→ **What is needed**
In the entries below, which lines run from the one containing "with BuildPart(mode=Mode.PRIVATE) as" to the one containing "imported = [obj"? Copy exactly those lines, ends included, and no others.

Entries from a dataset
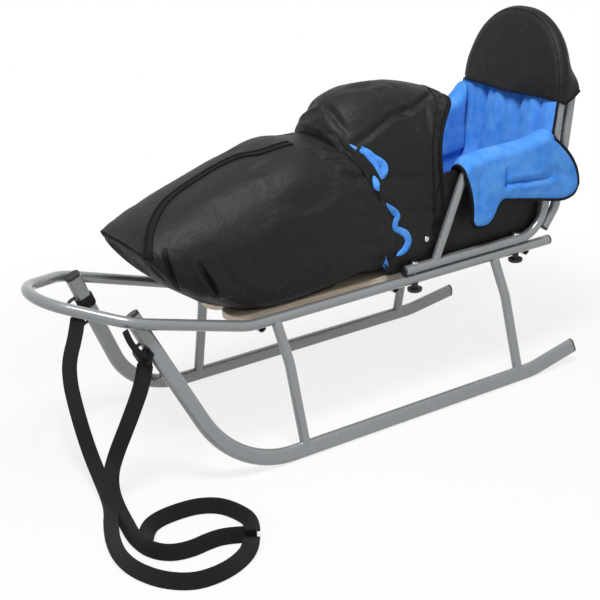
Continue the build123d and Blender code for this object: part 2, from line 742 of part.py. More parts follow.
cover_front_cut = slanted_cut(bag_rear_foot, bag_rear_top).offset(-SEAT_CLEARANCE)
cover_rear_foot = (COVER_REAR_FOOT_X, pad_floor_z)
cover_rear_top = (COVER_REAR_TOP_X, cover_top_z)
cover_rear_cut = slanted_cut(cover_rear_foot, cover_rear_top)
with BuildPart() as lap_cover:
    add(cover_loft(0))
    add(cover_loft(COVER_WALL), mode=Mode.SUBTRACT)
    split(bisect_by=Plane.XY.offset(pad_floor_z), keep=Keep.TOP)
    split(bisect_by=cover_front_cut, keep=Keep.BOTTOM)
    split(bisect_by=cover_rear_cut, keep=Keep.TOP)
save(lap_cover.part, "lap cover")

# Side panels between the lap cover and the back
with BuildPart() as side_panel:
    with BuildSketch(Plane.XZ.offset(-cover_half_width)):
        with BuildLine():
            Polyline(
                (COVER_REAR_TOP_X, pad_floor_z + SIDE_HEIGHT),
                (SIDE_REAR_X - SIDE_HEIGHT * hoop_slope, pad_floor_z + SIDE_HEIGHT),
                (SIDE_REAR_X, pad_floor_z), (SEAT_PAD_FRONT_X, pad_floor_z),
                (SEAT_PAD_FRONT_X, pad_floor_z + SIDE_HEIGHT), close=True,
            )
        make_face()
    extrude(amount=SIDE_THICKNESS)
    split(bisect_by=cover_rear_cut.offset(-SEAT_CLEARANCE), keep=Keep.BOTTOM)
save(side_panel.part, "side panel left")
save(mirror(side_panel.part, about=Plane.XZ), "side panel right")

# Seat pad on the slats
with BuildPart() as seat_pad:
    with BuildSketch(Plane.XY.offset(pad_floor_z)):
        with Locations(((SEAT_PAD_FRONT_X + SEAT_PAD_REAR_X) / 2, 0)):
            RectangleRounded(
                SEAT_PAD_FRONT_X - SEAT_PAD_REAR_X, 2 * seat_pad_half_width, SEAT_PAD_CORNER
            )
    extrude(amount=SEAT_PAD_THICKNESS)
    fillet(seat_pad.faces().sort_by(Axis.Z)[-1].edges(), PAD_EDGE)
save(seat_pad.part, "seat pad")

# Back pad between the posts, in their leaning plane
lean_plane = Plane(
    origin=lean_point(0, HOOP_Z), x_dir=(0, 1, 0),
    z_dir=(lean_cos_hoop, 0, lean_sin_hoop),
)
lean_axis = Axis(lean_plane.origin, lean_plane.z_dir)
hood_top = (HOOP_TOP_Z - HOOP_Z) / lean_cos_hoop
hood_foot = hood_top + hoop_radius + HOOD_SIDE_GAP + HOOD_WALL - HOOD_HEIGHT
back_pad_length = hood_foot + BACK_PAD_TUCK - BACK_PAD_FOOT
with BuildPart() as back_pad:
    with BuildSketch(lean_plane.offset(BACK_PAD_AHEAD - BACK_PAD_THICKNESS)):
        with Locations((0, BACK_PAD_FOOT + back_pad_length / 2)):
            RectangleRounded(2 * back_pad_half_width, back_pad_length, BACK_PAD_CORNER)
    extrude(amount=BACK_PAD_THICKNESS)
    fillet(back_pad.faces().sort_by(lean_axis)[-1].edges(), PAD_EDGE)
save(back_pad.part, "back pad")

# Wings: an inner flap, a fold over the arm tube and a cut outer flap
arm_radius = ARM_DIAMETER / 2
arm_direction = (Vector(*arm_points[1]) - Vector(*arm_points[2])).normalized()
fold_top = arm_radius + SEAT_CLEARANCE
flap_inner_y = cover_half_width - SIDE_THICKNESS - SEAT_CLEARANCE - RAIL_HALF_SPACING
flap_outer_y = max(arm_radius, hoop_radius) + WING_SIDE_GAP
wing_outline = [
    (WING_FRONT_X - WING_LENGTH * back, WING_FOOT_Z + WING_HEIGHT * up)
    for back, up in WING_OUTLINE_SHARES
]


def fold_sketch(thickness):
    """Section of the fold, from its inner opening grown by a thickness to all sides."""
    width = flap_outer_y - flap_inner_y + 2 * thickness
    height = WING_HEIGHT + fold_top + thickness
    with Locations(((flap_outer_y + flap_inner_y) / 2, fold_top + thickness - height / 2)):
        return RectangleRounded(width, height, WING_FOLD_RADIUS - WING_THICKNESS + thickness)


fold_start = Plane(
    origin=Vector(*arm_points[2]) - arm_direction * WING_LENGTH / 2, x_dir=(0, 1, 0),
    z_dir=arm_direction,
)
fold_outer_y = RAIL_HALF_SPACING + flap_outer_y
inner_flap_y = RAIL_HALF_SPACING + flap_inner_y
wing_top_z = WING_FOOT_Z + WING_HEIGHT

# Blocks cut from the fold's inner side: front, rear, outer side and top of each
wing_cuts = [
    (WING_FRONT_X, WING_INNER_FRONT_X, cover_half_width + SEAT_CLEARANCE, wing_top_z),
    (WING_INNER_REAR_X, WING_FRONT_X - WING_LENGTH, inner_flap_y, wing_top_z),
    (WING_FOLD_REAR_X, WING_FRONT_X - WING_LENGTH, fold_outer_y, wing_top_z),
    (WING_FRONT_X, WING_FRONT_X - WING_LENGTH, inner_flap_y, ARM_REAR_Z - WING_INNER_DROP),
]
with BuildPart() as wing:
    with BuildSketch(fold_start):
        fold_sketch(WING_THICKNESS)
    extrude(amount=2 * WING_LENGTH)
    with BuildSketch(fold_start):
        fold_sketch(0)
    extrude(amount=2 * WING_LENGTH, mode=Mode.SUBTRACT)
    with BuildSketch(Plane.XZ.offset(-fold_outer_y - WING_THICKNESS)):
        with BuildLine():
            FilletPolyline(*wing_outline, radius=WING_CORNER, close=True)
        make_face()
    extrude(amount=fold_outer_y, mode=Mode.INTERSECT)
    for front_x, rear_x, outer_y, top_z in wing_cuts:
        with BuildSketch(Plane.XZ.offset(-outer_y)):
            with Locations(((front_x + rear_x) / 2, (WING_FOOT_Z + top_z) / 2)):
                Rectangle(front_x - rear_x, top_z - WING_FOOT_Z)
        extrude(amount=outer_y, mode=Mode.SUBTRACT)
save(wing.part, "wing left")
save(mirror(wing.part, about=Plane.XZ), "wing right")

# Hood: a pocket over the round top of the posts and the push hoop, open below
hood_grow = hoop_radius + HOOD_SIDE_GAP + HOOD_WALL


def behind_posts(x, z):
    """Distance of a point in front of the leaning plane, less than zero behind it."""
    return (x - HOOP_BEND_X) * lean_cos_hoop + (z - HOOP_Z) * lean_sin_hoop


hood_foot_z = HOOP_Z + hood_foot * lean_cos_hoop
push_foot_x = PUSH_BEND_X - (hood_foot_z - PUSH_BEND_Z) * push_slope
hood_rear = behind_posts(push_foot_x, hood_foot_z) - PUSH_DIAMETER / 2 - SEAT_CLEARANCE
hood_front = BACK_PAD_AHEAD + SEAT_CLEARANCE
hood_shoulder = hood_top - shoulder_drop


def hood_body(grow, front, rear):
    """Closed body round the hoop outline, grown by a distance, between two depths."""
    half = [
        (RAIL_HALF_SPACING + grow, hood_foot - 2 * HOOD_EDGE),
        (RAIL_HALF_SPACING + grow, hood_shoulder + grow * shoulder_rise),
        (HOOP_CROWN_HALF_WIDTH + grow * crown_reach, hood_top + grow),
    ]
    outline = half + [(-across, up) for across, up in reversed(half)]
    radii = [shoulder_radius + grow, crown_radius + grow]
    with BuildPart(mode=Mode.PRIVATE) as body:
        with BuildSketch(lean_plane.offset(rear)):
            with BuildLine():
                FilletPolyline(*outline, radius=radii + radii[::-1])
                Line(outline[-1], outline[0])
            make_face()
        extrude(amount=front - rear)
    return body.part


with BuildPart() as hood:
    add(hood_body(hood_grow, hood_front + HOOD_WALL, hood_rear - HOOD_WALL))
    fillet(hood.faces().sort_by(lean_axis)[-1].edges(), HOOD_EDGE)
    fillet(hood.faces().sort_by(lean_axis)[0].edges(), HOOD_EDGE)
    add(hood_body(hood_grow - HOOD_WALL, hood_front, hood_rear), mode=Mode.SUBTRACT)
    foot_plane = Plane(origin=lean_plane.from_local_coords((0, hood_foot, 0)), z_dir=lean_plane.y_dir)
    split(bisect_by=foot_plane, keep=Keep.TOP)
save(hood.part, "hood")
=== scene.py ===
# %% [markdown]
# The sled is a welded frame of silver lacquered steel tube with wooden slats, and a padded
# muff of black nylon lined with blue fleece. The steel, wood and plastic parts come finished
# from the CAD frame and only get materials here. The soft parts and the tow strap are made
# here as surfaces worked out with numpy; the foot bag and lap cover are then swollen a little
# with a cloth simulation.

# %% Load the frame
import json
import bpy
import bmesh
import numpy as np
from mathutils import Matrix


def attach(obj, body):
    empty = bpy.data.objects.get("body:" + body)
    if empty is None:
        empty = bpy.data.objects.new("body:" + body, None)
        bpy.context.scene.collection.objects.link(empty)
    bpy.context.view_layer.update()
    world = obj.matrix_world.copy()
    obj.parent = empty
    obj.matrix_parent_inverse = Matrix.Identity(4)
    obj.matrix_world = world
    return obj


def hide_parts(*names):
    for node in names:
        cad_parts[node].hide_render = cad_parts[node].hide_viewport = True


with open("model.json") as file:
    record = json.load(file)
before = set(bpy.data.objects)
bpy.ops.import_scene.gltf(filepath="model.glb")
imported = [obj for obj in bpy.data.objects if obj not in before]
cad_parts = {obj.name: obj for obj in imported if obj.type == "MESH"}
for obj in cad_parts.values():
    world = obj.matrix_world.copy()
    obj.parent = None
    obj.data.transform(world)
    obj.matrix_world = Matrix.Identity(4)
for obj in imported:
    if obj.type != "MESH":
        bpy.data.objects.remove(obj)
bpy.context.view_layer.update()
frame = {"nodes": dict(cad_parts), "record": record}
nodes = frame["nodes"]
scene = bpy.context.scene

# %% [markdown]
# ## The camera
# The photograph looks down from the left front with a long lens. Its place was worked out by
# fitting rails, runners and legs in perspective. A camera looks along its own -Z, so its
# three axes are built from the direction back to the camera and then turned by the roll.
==
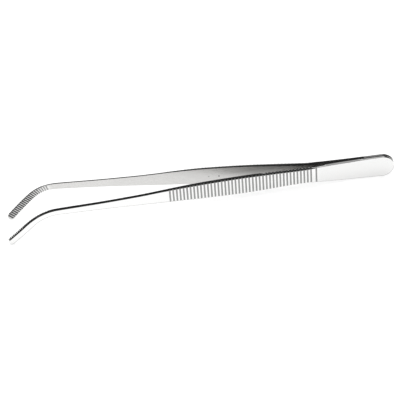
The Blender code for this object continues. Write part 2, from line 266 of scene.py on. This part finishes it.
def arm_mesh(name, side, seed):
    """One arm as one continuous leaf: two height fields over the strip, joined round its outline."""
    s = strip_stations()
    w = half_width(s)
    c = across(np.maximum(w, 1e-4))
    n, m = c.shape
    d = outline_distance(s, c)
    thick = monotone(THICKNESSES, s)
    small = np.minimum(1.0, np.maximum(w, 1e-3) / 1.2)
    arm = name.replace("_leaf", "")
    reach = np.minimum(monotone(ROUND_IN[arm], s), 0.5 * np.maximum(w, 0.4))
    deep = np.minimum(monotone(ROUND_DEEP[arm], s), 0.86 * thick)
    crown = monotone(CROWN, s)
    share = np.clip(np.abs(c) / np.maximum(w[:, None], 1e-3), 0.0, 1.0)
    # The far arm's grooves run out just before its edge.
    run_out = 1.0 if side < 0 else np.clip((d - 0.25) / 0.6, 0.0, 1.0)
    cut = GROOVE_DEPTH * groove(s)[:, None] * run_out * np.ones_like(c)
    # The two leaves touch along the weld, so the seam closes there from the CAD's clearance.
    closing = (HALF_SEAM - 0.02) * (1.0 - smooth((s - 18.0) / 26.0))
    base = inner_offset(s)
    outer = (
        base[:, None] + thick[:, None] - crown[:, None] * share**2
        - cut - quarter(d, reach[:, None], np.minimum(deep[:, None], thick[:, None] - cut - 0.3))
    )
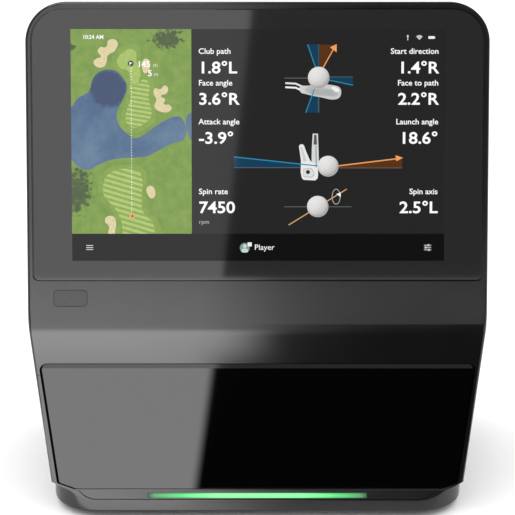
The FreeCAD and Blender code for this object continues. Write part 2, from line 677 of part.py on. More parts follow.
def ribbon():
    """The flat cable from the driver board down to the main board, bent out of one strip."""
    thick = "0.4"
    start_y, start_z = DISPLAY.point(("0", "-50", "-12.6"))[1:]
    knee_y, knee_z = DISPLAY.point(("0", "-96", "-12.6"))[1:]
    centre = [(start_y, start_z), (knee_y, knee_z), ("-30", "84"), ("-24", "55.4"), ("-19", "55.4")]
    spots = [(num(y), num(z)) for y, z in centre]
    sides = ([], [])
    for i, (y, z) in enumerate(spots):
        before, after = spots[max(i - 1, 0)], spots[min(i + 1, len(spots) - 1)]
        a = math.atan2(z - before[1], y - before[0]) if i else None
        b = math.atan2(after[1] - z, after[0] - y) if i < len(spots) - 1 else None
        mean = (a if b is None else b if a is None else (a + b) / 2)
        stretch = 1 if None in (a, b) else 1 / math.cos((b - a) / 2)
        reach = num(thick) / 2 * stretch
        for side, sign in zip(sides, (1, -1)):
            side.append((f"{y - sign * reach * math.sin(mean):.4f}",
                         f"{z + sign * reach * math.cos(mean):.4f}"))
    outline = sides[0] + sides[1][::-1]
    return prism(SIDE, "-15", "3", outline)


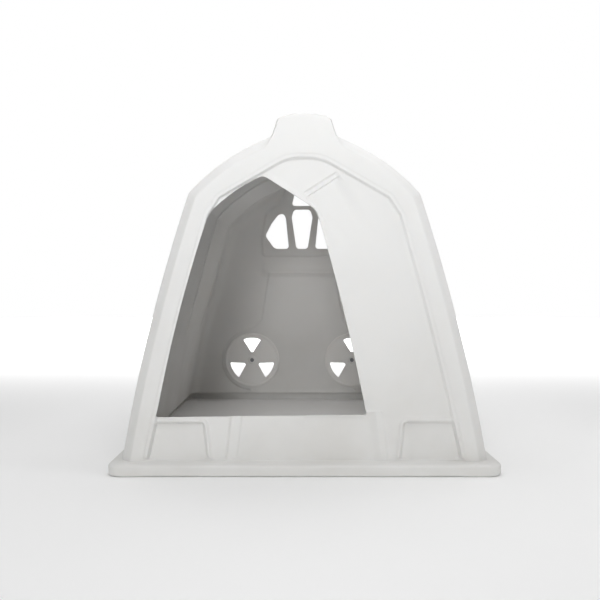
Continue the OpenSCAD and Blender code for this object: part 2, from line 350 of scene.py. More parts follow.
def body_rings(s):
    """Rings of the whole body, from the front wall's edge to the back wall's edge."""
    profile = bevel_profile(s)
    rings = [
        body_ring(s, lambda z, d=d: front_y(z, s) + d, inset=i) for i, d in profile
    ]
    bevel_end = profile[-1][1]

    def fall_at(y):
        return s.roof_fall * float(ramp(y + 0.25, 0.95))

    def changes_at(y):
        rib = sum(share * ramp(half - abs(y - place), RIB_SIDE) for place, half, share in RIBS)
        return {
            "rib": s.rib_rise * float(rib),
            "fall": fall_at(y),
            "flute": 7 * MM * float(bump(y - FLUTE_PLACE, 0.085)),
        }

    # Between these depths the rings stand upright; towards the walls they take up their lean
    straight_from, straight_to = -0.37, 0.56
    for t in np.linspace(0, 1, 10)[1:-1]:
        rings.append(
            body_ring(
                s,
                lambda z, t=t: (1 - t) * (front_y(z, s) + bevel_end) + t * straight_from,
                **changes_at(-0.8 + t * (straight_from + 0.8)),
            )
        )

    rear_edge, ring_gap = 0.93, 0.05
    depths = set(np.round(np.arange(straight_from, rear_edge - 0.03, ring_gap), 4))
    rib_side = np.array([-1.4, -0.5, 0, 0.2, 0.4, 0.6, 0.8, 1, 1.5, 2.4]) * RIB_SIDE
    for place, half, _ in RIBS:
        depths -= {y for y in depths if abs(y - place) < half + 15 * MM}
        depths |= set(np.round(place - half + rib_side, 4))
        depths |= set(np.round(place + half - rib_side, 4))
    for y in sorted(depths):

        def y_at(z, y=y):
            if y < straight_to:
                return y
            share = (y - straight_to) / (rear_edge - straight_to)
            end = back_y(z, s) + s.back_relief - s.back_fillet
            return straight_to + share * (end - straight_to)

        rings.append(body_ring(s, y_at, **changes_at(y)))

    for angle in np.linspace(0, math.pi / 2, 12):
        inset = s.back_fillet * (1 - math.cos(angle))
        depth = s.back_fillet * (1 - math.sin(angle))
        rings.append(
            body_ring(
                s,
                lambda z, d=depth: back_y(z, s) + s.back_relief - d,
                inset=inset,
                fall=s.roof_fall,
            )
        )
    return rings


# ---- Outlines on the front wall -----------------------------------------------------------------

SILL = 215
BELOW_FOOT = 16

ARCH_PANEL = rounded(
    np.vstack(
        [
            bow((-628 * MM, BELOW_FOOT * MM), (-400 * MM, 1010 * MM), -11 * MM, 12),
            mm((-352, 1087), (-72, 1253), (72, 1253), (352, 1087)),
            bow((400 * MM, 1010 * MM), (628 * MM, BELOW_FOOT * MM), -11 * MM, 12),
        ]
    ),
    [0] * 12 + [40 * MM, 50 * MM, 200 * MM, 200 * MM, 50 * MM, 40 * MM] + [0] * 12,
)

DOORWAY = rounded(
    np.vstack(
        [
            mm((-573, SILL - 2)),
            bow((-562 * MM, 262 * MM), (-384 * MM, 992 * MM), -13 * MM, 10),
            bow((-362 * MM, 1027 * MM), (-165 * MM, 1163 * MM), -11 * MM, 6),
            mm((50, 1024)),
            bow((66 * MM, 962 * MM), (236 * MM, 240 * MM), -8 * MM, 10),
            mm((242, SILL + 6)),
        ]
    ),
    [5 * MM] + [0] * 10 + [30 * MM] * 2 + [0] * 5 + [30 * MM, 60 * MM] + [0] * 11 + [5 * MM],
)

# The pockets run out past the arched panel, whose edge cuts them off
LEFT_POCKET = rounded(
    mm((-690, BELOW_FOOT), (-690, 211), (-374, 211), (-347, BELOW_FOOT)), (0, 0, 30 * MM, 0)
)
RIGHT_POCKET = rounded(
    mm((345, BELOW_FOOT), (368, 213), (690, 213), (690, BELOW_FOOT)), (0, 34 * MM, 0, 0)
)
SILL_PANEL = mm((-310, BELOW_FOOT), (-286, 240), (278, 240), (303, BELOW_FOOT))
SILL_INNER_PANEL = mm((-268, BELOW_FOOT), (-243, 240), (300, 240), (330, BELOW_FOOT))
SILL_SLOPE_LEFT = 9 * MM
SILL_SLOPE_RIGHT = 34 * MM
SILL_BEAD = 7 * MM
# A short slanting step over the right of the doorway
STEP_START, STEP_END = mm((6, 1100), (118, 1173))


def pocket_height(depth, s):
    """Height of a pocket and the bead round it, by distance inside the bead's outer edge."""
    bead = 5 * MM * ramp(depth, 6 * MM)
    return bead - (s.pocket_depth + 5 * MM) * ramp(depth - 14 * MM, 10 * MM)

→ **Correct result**
    with BuildPart(mode=Mode.PRIVATE) as body:
        with BuildSketch(lean_plane.offset(rear)):
            with BuildLine():
                FilletPolyline(*outline, radius=radii + radii[::-1])
                Line(outline[-1], outline[0])
            make_face()
        extrude(amount=front - rear)
    return body.part


with BuildPart() as hood:
    add(hood_body(hood_grow, hood_front + HOOD_WALL, hood_rear - HOOD_WALL))
    fillet(hood.faces().sort_by(lean_axis)[-1].edges(), HOOD_EDGE)
    fillet(hood.faces().sort_by(lean_axis)[0].edges(), HOOD_EDGE)
    add(hood_body(hood_grow - HOOD_WALL, hood_front, hood_rear), mode=Mode.SUBTRACT)
    foot_plane = Plane(origin=lean_plane.from_local_coords((0, hood_foot, 0)), z_dir=lean_plane.y_dir)
    split(bisect_by=foot_plane, keep=Keep.TOP)
save(hood.part, "hood")
=== scene.py ===
# %% [markdown]
# The sled is a welded frame of silver lacquered steel tube with wooden slats, and a padded
# muff of black nylon lined with blue fleece. The steel, wood and plastic parts come finished
# from the CAD frame and only get materials here. The soft parts and the tow strap are made
# here as surfaces worked out with numpy; the foot bag and lap cover are then swollen a little
# with a cloth simulation.

# %% Load the frame
import json
import bpy
import bmesh
import numpy as np
from mathutils import Matrix


def attach(obj, body):
    empty = bpy.data.objects.get("body:" + body)
    if empty is None:
        empty = bpy.data.objects.new("body:" + body, None)
        bpy.context.scene.collection.objects.link(empty)
    bpy.context.view_layer.update()
    world = obj.matrix_world.copy()
    obj.parent = empty
    obj.matrix_parent_inverse = Matrix.Identity(4)
    obj.matrix_world = world
    return obj


def hide_parts(*names):
    for node in names:
        cad_parts[node].hide_render = cad_parts[node].hide_viewport = True


with open("model.json") as file:
    record = json.load(file)
before = set(bpy.data.objects)
bpy.ops.import_scene.gltf(filepath="model.glb")
imported = [obj for obj in bpy.data.objects if obj not in before]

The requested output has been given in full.